Transporting an Injured Dog

Transporting an Injured Dog

How to Transport an Injured Dog

It is best not to move an injured dog too much until it is time to transport him for additional care, but sometimes the surrounding environment requires movement. If the dog is in the road or near a hazardous area, moving to a safer location is paramount. Remember to keep yourself safe first.

Deciding the proper way to move an injured dog is based on the temperament of the animal and the possible injuries. ALWAYS apply a muzzle prior to transport.

If a back, neck or spinal injury is suspected, try to place the injured dog on a board or other sturdy material to prevent further injury.

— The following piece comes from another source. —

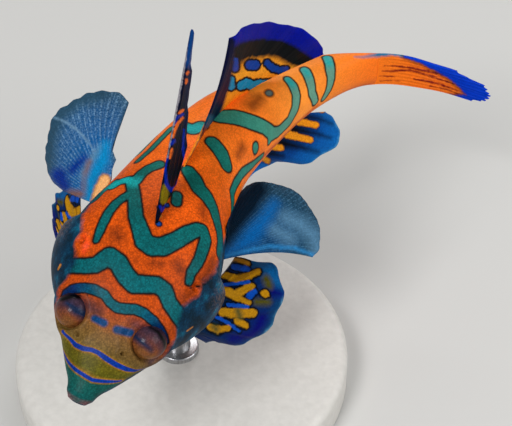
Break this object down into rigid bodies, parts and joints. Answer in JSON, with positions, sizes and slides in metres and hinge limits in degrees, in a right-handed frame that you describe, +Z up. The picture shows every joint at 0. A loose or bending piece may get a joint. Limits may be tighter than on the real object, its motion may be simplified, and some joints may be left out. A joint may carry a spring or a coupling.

Tips for Transporting Small and Large Injured Dogs

For Dogs Under 30 Pounds

For small dogs, carrying or cradling the dog is the easiest method. Hold the front and rear legs as you walk to prevent kicking. If possible, keep the injured side of the animal against your body. Small dogs can also be carried in a box or pet carrier.

For Dogs Over 30 Pounds

  • Lifting may strain your back so try to use other methods.
  • Place the dog on a blanket or sheet.
  • Have one person pick up the blanket at one end of the dog and the other person pick of the other end. Use this as a makeshift stretcher to transport the animal. Be aware that the animal will initially struggle as he is lifted off the ground.

    For any dog, wrapping in a thick blanket and carrying is a last resort. If you are unable to transport the injured dog, contact a local animal shelter, humane society, animal control officer, veterinary clinic or police officer.